**DIRECTIVE**. Output the lines below exactly, please, from the first line until the line with "S hooks that", counting both.

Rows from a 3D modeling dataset
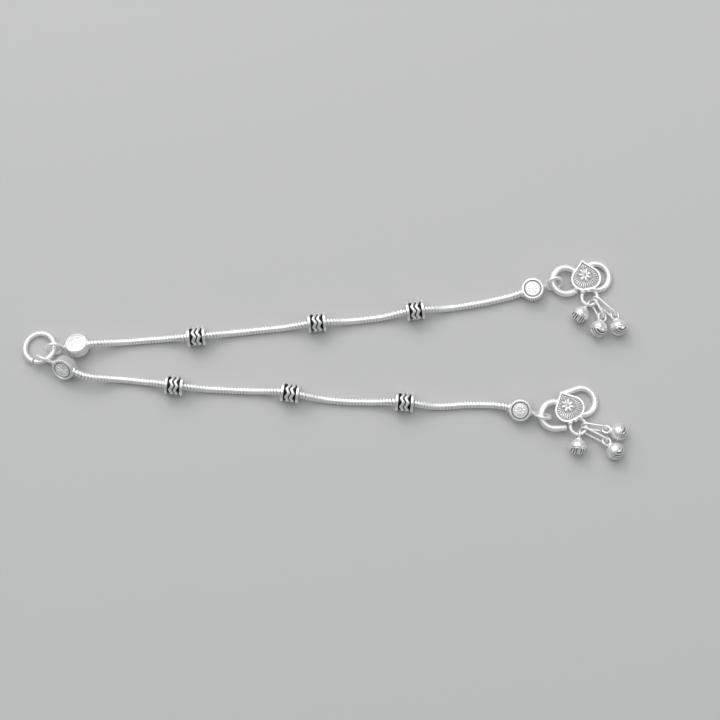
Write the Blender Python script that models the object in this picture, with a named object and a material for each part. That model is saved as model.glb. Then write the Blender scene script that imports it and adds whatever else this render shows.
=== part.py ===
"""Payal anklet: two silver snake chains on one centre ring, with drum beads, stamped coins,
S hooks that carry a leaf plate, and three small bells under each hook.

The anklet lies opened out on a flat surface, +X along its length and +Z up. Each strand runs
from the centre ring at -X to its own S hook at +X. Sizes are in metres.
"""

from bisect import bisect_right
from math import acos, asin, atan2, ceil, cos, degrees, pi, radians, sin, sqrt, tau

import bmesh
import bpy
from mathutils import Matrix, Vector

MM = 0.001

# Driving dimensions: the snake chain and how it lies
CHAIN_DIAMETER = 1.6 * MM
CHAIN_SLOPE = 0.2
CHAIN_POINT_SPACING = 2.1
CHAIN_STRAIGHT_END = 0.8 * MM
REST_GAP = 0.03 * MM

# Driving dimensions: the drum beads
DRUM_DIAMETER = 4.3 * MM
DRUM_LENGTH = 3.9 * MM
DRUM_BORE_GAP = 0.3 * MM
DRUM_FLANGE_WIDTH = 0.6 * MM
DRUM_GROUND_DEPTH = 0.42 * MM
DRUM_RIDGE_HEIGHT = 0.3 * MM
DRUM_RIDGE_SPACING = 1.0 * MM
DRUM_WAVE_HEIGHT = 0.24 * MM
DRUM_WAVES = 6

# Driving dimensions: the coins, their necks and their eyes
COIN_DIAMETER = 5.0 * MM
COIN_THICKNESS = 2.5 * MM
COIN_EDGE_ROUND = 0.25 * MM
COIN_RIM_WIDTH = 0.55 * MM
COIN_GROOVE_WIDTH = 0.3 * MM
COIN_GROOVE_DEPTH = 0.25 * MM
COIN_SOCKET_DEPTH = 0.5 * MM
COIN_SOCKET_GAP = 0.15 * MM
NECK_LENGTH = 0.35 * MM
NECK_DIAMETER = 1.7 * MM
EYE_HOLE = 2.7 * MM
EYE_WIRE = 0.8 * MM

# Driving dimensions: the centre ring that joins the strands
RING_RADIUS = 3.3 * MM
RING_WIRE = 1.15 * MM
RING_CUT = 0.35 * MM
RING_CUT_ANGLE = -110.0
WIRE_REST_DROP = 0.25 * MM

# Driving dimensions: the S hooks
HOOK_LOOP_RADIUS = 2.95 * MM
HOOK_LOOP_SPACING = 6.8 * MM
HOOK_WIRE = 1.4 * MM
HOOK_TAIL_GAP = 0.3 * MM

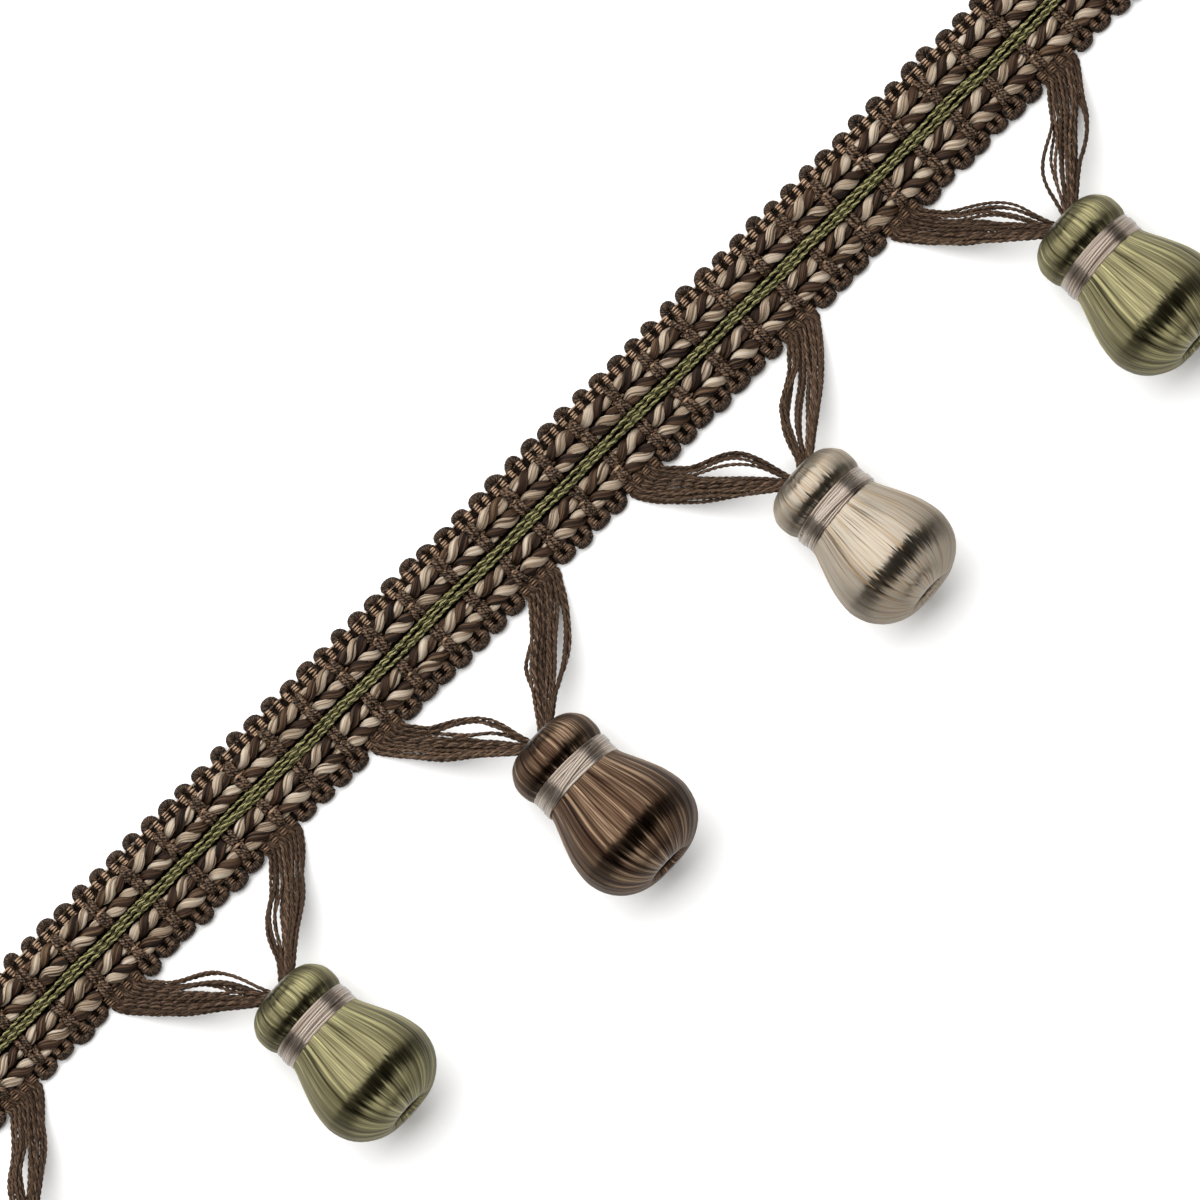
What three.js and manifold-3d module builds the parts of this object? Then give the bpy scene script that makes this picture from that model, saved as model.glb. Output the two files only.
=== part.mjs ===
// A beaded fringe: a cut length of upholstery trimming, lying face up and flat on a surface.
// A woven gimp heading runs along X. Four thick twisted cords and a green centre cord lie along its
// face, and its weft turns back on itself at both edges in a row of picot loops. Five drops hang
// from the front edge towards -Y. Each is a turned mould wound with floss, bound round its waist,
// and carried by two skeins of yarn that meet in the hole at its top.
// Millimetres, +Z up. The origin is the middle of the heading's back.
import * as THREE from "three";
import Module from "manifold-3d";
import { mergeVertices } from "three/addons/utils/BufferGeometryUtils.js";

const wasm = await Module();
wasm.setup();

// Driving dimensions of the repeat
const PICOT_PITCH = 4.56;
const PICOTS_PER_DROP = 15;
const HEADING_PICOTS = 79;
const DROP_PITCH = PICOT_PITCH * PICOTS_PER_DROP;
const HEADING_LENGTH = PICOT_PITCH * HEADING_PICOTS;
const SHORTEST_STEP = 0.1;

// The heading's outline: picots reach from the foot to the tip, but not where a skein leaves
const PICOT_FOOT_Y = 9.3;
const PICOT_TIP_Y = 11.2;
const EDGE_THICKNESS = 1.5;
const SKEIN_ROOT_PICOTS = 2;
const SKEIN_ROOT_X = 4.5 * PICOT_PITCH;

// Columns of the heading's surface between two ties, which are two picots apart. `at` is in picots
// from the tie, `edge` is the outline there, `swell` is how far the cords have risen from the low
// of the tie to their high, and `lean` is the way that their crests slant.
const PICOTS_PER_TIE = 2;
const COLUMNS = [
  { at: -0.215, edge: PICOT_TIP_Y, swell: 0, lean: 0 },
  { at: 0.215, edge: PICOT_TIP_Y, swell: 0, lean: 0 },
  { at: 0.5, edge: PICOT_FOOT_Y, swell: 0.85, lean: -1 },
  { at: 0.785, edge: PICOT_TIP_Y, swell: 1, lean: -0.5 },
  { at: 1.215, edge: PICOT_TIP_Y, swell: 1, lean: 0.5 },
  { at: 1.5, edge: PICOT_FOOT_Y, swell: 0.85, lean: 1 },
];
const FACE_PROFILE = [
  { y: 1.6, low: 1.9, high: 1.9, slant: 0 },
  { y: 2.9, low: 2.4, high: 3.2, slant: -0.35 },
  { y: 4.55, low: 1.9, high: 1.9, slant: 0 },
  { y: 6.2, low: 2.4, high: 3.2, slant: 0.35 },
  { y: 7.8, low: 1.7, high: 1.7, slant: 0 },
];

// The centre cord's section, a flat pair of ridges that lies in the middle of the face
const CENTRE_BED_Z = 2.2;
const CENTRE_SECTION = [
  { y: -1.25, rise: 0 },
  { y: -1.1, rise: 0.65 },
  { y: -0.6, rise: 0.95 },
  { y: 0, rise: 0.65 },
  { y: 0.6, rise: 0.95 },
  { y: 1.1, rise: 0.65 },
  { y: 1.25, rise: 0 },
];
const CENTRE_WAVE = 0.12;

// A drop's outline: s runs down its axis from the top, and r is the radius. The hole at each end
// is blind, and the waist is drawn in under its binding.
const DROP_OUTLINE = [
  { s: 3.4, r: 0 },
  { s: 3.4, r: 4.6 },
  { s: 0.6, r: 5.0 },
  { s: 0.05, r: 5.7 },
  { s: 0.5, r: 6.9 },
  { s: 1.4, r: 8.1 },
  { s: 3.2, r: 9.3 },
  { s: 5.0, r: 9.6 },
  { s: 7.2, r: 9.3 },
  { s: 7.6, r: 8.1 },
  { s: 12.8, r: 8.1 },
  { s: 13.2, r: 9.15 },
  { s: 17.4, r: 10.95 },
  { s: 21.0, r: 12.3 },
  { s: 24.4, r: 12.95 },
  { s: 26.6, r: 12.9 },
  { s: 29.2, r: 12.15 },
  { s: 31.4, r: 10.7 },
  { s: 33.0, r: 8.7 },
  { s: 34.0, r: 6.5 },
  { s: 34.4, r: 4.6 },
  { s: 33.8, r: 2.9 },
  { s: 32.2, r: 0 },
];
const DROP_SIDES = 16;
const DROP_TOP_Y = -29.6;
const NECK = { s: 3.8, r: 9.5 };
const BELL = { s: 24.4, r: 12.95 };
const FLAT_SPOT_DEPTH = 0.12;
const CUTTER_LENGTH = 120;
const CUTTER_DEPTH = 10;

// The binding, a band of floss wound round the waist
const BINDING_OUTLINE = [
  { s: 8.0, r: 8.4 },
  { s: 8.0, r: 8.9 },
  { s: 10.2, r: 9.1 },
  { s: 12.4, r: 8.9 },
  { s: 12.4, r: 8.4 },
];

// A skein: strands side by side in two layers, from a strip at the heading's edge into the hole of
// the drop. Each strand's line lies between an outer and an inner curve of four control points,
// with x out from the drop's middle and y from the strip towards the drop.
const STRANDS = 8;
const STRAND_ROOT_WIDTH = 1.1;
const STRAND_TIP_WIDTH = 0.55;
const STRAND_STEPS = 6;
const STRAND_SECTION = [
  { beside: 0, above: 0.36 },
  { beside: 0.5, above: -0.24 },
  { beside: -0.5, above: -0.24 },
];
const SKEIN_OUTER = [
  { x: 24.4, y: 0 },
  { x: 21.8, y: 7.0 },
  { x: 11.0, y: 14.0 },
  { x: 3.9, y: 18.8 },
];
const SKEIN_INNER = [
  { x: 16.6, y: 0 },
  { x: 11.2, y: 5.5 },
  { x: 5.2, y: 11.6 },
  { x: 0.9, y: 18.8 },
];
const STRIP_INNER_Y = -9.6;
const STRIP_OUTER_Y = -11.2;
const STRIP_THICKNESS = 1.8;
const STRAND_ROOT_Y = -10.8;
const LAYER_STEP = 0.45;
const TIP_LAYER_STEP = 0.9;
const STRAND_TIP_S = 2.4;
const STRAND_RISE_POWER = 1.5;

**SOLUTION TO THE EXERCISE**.
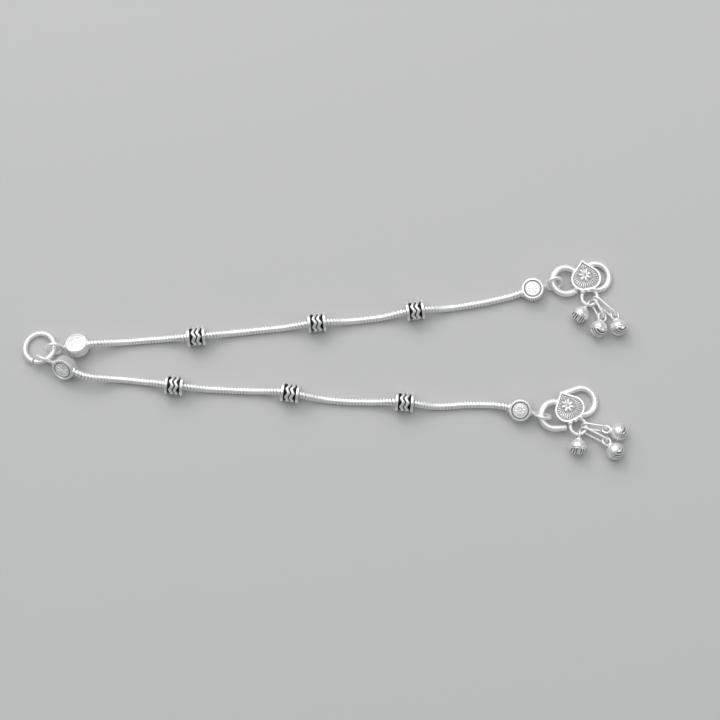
Write the Blender Python script that models the object in this picture, with a named object and a material for each part. That model is saved as model.glb. Then write the Blender scene script that imports it and adds whatever else this render shows.
=== part.py ===
"""Payal anklet: two silver snake chains on one centre ring, with drum beads, stamped coins,
S hooks that carry a leaf plate, and three small bells under each hook.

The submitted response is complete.